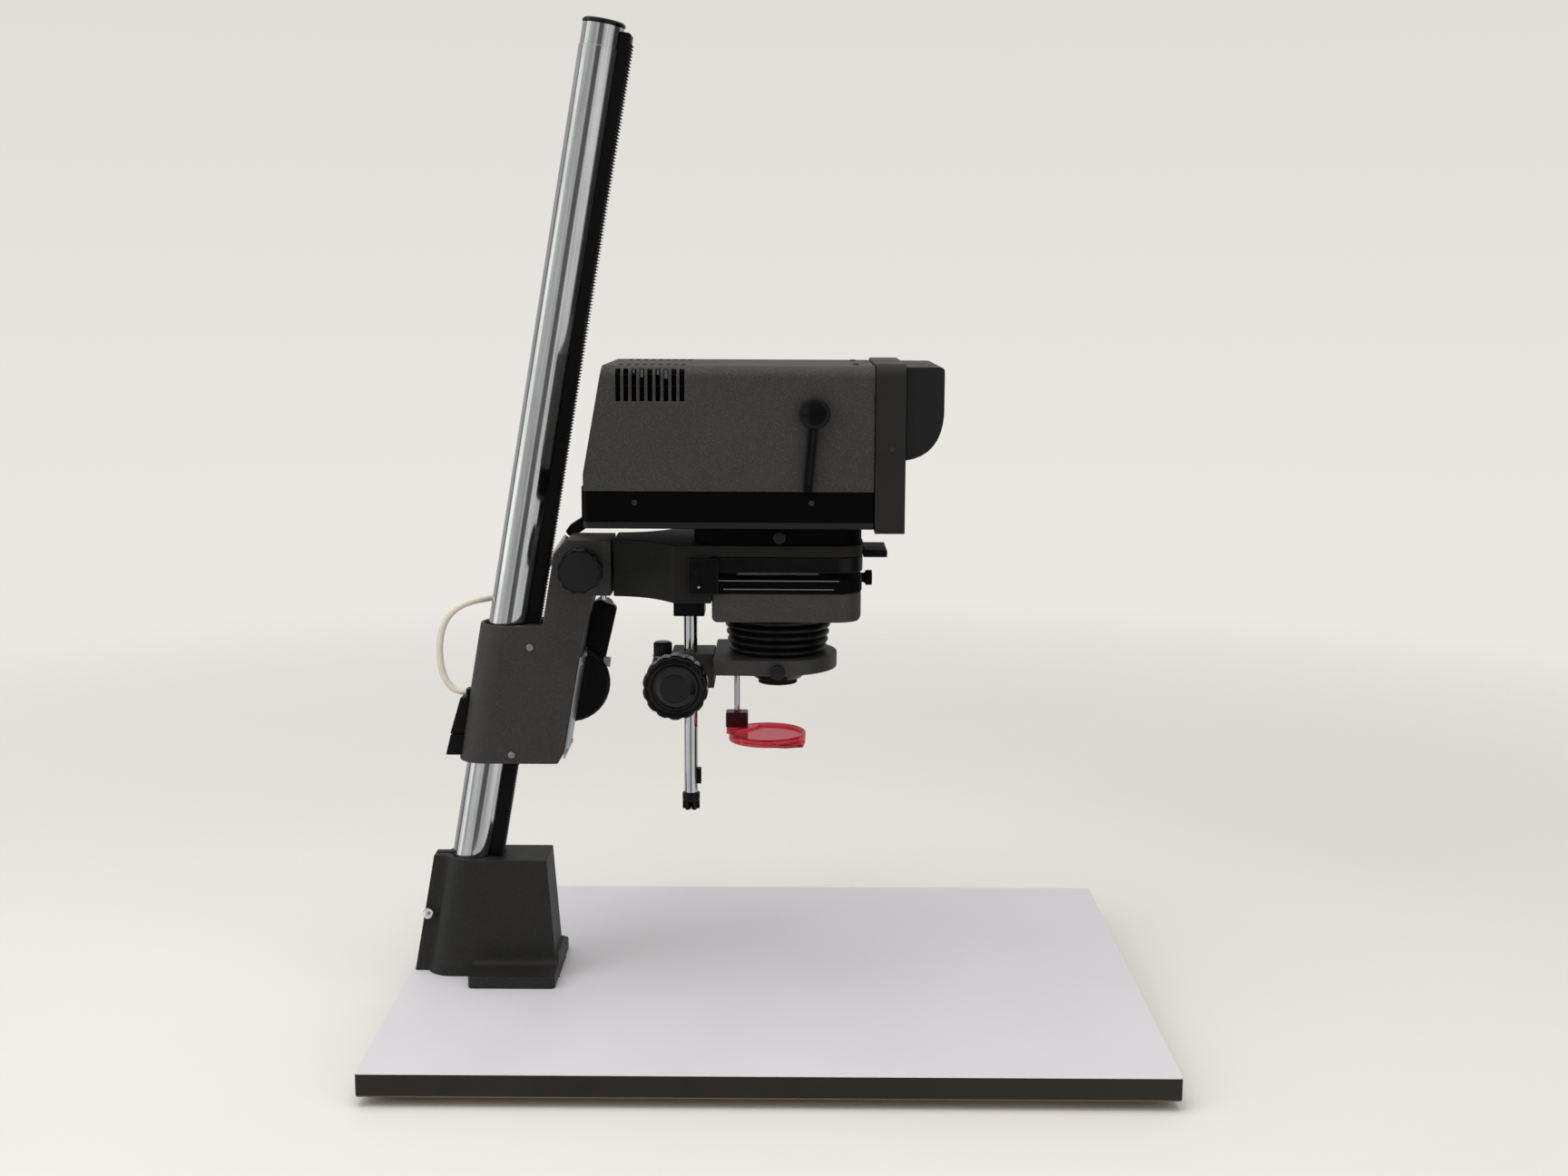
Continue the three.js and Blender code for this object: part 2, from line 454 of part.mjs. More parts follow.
function buildLensStage() {
  const { half, bottom, top, rear } = LENS_PLATE;
  const body = join(
    block(-97, rear - GAP, -20, 20, 244, 266),
    block(-81.5, rear - GAP, -20, 20, 260, top));
  const railBore = turnedZ(rod(RAIL.radius + GAP, 230, 290), 24).translate(RAIL.x, 0, 0);
  const shaftBore = turnedY(rod(FOCUS_SHAFT.radius + GAP, -30, 30), 20)
    .translate(FOCUS_SHAFT.x, 0, FOCUS_SHAFT.z);
  const lockBore = turnedZ(rod(3.3, 250, 275), 16).translate(-89.5, 0, 0);
  add("focus_block", cut(body, railBore, shaftBore, lockBore), FINISH.blackPlastic);

  const plan = new THREE.Shape();
  plan.moveTo(rear, -half + 2);
  plan.lineTo(LENS_X, -half);
  plan.absarc(LENS_X, 0, half, -Math.PI / 2, Math.PI / 2);
  plan.lineTo(rear, half - 2);
  const plate = cut(
    prismZ(plan, bottom, top, 16),
    turnedZ(rod(20, 250, 280), 32).translate(LENS_X, 0, 0),
    turnedZ(rod(2.7, 250, 268.3), 14).translate(FILTER.rodX, FILTER.rodY, 0),
    turnedY(rod(2.8, -60, -15), 14).translate(LENS_X, 0, 264));
  add("lens_plate", plate, FINISH.texturedPaint);

  const barrel = [[9.5, 246.2], [12, 246.2], [12, 253.4], [21, 253.4], [24.4, 256.5], [24.4, bottom - GAP],
    [19.6, bottom - GAP], [19.6, 274], [9.5, 274], [9.5, 246.2]];
  add("lens_barrel", turnedZ(barrel, 24), FINISH.mattBlack, onBoard, [LENS_X, 0, 0]);
  const glass = [[0, 250.5], [5, 251], [9.2, 252.6], [9.2, 255.6], [5, 257.2], [0, 257.8]];
  add("lens_glass", turnedZ(glass, 16), FINISH.glass, onBoard, [LENS_X, 0, 0]);
  const aperture = cut(
    extrude(scalloped(15.8, 18, 0.9), 7.4).translate(0, 0, 245.6),
    turnedZ(rod(12.3, 240, 260), 28));
  add("aperture_ring", aperture, FINISH.mattBlack, onBoard, [LENS_X, 0, 0]);

  const setScrew = turnedY([
    [0, -57], [5, -57], [6, -56], [6, -49.6], [5, -48.4], [2.5, -48.4], [2.5, -21], [0, -21]], 20);
  add("lens_set_screw", setScrew, FINISH.blackPlastic, onBoard, [LENS_X, 0, 264]);

  // Round bellows: one pleated wall, open at both ends for the light.
  const steps = BELLOWS.pleats * 2;
  const wave = Array.from({ length: steps + 1 }, (_, i) => {
    const t = i / steps;
    const radius = THREE.MathUtils.lerp(BELLOWS.bottomRadius, BELLOWS.topRadius, t);
    return [radius - (i % 2 ? 0 : BELLOWS.fold), THREE.MathUtils.lerp(BELLOWS.bottom, BELLOWS.top, t)];
  });
  const inside = wave.map(([r, z]) => [r - BELLOWS.wall, z]).reverse();
  add("bellows", turnedZ([...wave, ...inside, wave[0]], 28), FINISH.bellowsCloth, onBoard, [LENS_X, 0, 0]);
}

function buildFocusControls() {
  const { near, back, radius, lobes } = FOCUS_KNOB;
  const knob = join(
    prismY(scalloped(radius, lobes, 1.8), near + 2, back),
    turnedY([[0, near - 2], [14, near - 2], [16, near + 3], [0, near + 3]], 32),
    turnedY([[0, back - 1], [12, back - 1], [11, -21], [0, -21]], 24),
    turnedY(rod(FOCUS_SHAFT.radius, -30, 24), 20),
    turnedY([[0, 20.6], [7, 20.6], [7, 25], [5, 27], [0, 27]], 20));
  add("focus_knob", knob, FINISH.blackPlastic, onBoard, [FOCUS_SHAFT.x, 0, FOCUS_SHAFT.z]);
  const lock = turnedZ([
    [0, 252], [3, 252], [3, 266.4], [7.6, 266.4], [7.6, 277], [6.2, 278.5], [0, 278.5]], 24);
  add("focus_lock_knob", lock, FINISH.blackPlastic, onBoard, [-89.5, 0, 0]);
}

function buildRedFilter() {
  const { rodX, rodY, discX, radius, bottom, top, bracketTop } = FILTER;
  add("filter_rod", turnedZ(rod(2.4, top + 2, 268), 16), FINISH.chrome, onBoard, [rodX, rodY, 0]);
  const bracket = cut(
    block(-38.6, -20.4, rodY - 7, rodY + 8, top + GAP, bracketTop),
    turnedZ(rod(2.6, 190, 240), 16).translate(rodX, rodY, 0));
  add("filter_bracket", bracket, FINISH.darkRed);
  const floor = bottom + 1.8;
  const dish = turnedZ([
    [0, floor], [radius - 2.4, floor], [radius - 2.4, bottom], [radius, bottom], [radius, top],
    [radius - 2.4, top], [radius - 2.4, floor + 2.6], [0, floor + 2.6]], 32).translate(discX, 0, 0);
  const arm = prismZ(outline([[-38, 9], [-30, 4], [-18, 12], [-10, 24], [-22, 24], [-38, 23]]),
    floor, top - 0.4);
  const tab = prismZ(outline([[-2, -29.5], [10, -34], [25, -30], [27, -14], [18, -20], [6, -26]]),
    bottom + 0.3, bottom + 2.6);
  add("red_filter", join(dish, arm, tab), FINISH.redAcrylic);
}

// ---------------------------------------------------------------- lamphouse
function buildSeat() {
  const seat = prismZ(roundedPlan(-62, STAGE.front - 1, 54, 22, 20), LEVELS.top + GAP, LAMP.base - GAP, 6);
  const screwHole = turnedY(rod(2.4, -60, -45), 12).translate(5.5, 0, 372);
  add("seat_ring", cut(seat, lightWell(), screwHole), FINISH.mattBlack);
  const knob = turnedY([
    [0, -63], [4.2, -63], [5, -62], [5, -55.4], [4, -54.4], [2, -54.4], [2, -46], [0, -46]], 20);
  add("seat_lock_knob", knob, FINISH.blackPlastic, onBoard, [5.5, 0, 372]);
}

// The lamphouse's long body: an arched section cut off by its side outline, both set in by skin.
function lamphouseForm(skin, low, high) {
  const { half, top, rear, front, knee, slantX } = LAMP;
  const r = 9 - skin;
  const y = half - skin;
  const z = top - skin;
  const arch = new THREE.Shape();
  arch.moveTo(-y, low);
  arch.lineTo(y, low);
  arch.absarc(y - r, z - r, r, 0, Math.PI / 2);
  arch.absarc(-y + r, z - r, r, Math.PI / 2, Math.PI);
  const side = outline([
    [rear + skin, low - 1], [front + high, low - 1], [front + high, top + 1], [slantX + skin, top + 1],
    [slantX + skin, top], [rear + skin, knee]]);
  return common(prismX(arch, rear - 5, front + high, 5), prismY(side, -90, 90));
}

function buildLamphouse() {
  const { half, base, seam, rear, front } = LAMP;
  const tray = prismZ(roundedPlan(rear, front, half, 2, 5), base, seam, 3);
  const room = prismZ(roundedPlan(rear + 3, front - 3, half - 3, 2, 3), base + 3, seam + 5, 3);
  add("lamphouse_base", cut(tray, room, lightWell()), FINISH.mattBlack);

  const vents = Array.from({ length: VENT.count }, (_, i) => {
    const x = VENT.first + i * VENT.step - VENT.width / 2;
    return [-1, 1].flatMap((s) => [
      block(x, x + VENT.width, s * 78 - 14, s * 78 + 14, VENT.bottom, VENT.top),
      block(x, x + VENT.width, s * 47 - 13, s * 47 + 13, VENT.top, 520),
    ]);
  }).flat();
  const leverHole = turnedY(rod(4.4, -90, -60), 16).translate(LEVER.x, 0, LEVER.z);
  const cover = cut(lamphouseForm(0, seam + GAP, 0), lamphouseForm(SKIN, seam - 5, 5), leverHole, ...vents);
  add("lamphouse_cover", cover, FINISH.texturedPaint);

  const bezelShape = (inset) => {
    const shape = new THREE.Shape();
    const y = BEZEL.half - inset;
    const low = BEZEL.bottom + inset;
    const high = BEZEL.top - inset;
    const r = 10 - inset;
    shape.moveTo(-y, low);
    shape.lineTo(y, low);
    shape.absarc(y - r, high - r, r, 0, Math.PI / 2);
    shape.absarc(-y + r, high - r, r, Math.PI / 2, Math.PI);
    return shape;
  };
  const bezel = cut(
    prismX(bezelShape(0), BEZEL.rear, BEZEL.front, 5),
    prismX(bezelShape(3), BEZEL.rear - 1, BEZEL.front - 3, 5),
    block(90, 110, -58, 58, 440, 498));
  add("front_bezel", bezel, FINISH.mattBlack);
}

function buildDialHood() {
  const { front, half, bottom, bend, top } = HOOD;
  const hoodSide = (inset, rearX) => {
    const shape = new THREE.Shape();
    shape.moveTo(rearX, bottom + inset);
    shape.lineTo(BEZEL.front + GAP, bottom + inset);
    shape.quadraticCurveTo(front - inset - 2, bottom + inset + 4, front - inset, bend);
    shape.lineTo(front - inset, top - 4);
    shape.quadraticCurveTo(front - inset, top - inset, front - inset - 4, top - inset);
    shape.lineTo(rearX, top - inset);
    return shape;
  };
  const dialPlaces = [-1, 0, 1].map((s) => s * DIAL.spacing);
  const slotHalf = DIAL.width / 2 + 0.7;
  const slots = dialPlaces.map((y) =>
    turnedY(rod(DIAL.radius + 6, -slotHalf, slotHalf), 32).translate(DIAL.x, y, DIAL.z - 1));
  const axleHole = turnedY(rod(2.8, -67.5, 67.5), 16).translate(DIAL.x, 0, DIAL.z);
  const hood = cut(
    prismY(hoodSide(0, BEZEL.front + GAP), -half, half, 8),
    prismY(hoodSide(2.5, BEZEL.front - 2), -half + 2.5, half - 2.5, 8),
    axleHole, ...slots);
  add("dial_hood", hood, FINISH.mattBlack);

  add("dial_axle", turnedY(rod(2.4, -67.2, 67.2), 14), FINISH.steel, onBoard, [DIAL.x, 0, DIAL.z]);
  ["yellow", "magenta", "cyan"].forEach((colour, i) => {
    const wheel = cut(
      prismY(scalloped(DIAL.radius, 20, 0.8, 2), -DIAL.width / 2, DIAL.width / 2),
      turnedY(rod(2.7, -10, 10), 16));
    add(`dial_${colour}`, wheel, FINISH[colour], onBoard, [DIAL.x, dialPlaces[i], DIAL.z]);
  });
}

function buildFilterLever() {
  const arm = outline([
    [-LEVER.width / 2, 0], [-LEVER.width / 2 + 0.5, -LEVER.reach], [LEVER.width / 2 - 0.5, -LEVER.reach],
    [LEVER.width / 2, 0]]);
  const lever = join(
    turnedY([[0, -81], [10, -81], [LEVER.hubRadius, -79.6], [LEVER.hubRadius, -72.4], [0, -72.4]], 28),
    prismY(arm, -78, -73.5),
    turnedY(rod(4, -76, -64), 16));
  const mesh = add("filter_lever", lever, FINISH.blackPlastic, onBoard, [LEVER.x, 0, LEVER.z]);
  mesh.rotation.y = THREE.MathUtils.degToRad(LEVER.lean);
}

function buildLampParts() {
  const well = LIGHT_HALF - 3;
  const box = cut(lightWell(well, 368.5, 440), lightWell(well - 2.5, 360, 437),
    block(-40, 0, -22, 22, 405, 434));
  add("mixing_box", box, FINISH.white);
  add("diffuser", lightWell(well, 366, 368.2), FINISH.glass);
  const bulb = turnedX([
    [0, -100], [9, -100], [9, -92], [16, -86], [24, -74], [29, -62], [27.4, -62], [22, -73], [14, -84],
    [6, -88], [4, -86], [4, -74], [0, -72]], 18);
  add("lamp", bulb, FINISH.reflector, onBoard, [0, 0, 450]);
  const socket = join(
    block(-116, -100.3, -12, 12, 438, 462),
    block(-116, -112, -12, 12, 383.3, 440),
    block(-116, -96, -12, 12, 383.3, 386.5));
  add("lamp_socket", socket, FINISH.white);
  const connector = prismY(outline([
    [-145.3, 372], [-145.3, 410], [-157.5, 402], [-157.5, 376], [-167.5, 369.6], [-171, 364.5], [-168, 360.6],
    [-158.5, 364], [-150.5, 369.8]]), 28, 44);
  add("lead_connector", connector, FINISH.blackPlastic);
}

buildBase();
buildColumnFoot();
buildColumn();
buildCarriage();
buildDrive();
buildLead();
buildHeadArm();
buildNegativeCarrier();
buildRail();
buildLensStage();
buildFocusControls();
buildRedFilter();
buildSeat();
buildLamphouse();
buildDialHood();
buildFilterLever();
buildLampParts();

export default enlarger;
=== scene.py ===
"""Looks of the photo enlarger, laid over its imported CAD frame. Metres, +Z up, lens side towards +X.

Places and sizes come from the boxes of the CAD nodes. Cast, moulded and milled pieces are copies of their
CAD nodes with rounded edges and a finish. Turned, toothed, pleated and knurled pieces are modelled here.
"""
import json
import math

import bmesh
import bpy
from mathutils import Matrix, Vector


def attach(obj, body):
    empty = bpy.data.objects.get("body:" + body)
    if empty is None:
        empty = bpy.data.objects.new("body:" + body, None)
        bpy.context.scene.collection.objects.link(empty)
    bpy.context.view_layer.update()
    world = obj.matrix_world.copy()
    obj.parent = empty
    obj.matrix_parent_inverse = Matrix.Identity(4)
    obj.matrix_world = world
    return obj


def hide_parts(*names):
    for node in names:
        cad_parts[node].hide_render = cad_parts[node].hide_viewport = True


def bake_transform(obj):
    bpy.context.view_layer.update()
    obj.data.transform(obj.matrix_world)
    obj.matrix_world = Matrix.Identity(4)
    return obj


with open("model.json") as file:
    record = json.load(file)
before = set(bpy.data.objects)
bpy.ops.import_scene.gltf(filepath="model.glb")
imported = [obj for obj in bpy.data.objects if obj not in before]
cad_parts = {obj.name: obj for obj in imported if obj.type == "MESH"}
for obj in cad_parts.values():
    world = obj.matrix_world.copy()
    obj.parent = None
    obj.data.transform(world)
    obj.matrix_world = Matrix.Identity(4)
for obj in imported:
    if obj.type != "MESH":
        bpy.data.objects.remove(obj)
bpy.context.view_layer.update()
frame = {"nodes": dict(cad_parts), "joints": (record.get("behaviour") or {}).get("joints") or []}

MM = 0.001
MODULE = 0.8 * MM
X, Y, Z = Vector((1, 0, 0)), Vector((0, 1, 0)), Vector((0, 0, 1))
SLIDE = next(Vector(j["axis"]) for j in frame["joints"] if j["name"] == "carriage_slide")
LEANED = Matrix.Rotation(math.atan2(SLIDE.x, SLIDE.z), 4, "Y")
UPRIGHT = Matrix.Identity(4)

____

TASK DIRECTIONS:
Extract only the lines from the line with "buildBase();" through the line with "obj.parent = empty", keeping both end lines exactly as they are.

SOLUTION TO THIS EXERCISE:
buildBase();
buildColumnFoot();
buildColumn();
buildCarriage();
buildDrive();
buildLead();
buildHeadArm();
buildNegativeCarrier();
buildRail();
buildLensStage();
buildFocusControls();
buildRedFilter();
buildSeat();
buildLamphouse();
buildDialHood();
buildFilterLever();
buildLampParts();

export default enlarger;
=== scene.py ===
"""Looks of the photo enlarger, laid over its imported CAD frame. Metres, +Z up, lens side towards +X.

Places and sizes come from the boxes of the CAD nodes. Cast, moulded and milled pieces are copies of their
CAD nodes with rounded edges and a finish. Turned, toothed, pleated and knurled pieces are modelled here.
"""
import json
import math

import bmesh
import bpy
from mathutils import Matrix, Vector


def attach(obj, body):
    empty = bpy.data.objects.get("body:" + body)
    if empty is None:
        empty = bpy.data.objects.new("body:" + body, None)
        bpy.context.scene.collection.objects.link(empty)
    bpy.context.view_layer.update()
    world = obj.matrix_world.copy()
    obj.parent = empty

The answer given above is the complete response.